My Tivo bolt shows the error ui-800-2 when trying to access Netflix. Unlike the other Tivos. it doesn't appear the Bolt has any way to deactivate itself from Netflix in its interface. 

I contacted support, who told me to contact Netflix to deactivate it, which I did (Deactivate all of my devices), but the Bolt still shows the same error.

I have restarted the unit, unplugged it, reset the Tivo app, none of which helps. The "Check your network" button in the Netflix app passes all tests in connecting to Netflix and reports back "successful"

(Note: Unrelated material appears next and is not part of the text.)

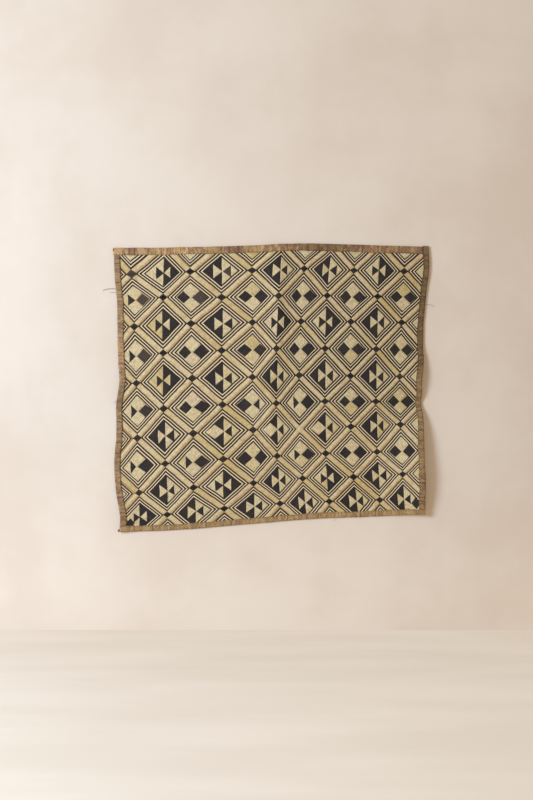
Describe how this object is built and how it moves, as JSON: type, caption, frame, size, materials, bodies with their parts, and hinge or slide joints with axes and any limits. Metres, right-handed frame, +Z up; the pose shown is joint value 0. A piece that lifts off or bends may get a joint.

I have a Tivo Mini on the network and Netflix works on it just fine.

Thoughts?


----------



## aaronwt (Jan 31, 2002)

pepperbar said:


> My Tivo bolt shows the error ui-800-2 when trying to access Netflix. Unlike the other Tivos. it doesn't appear the Bolt has any way to deactivate itself from Netflix in its interface.
> 
> I contacted support, who told me to contact Netflix to deactivate it, which I did (Deactivate all of my devices), but the Bolt still shows the same error.
> 
> ...


There is an option somewhere to reset the Netflix app. One that is done you need to re-enter the Netflix login info. I did that earlier this week.


----------



## pepperbar (Sep 24, 2005)

I reset the app from within the app multiple times. It asks "are you sure", etc, but after the app is reset, the same error comes up.


----------



## pepperbar (Sep 24, 2005)

It appears the new software update fixed the app for me. It works now.


----------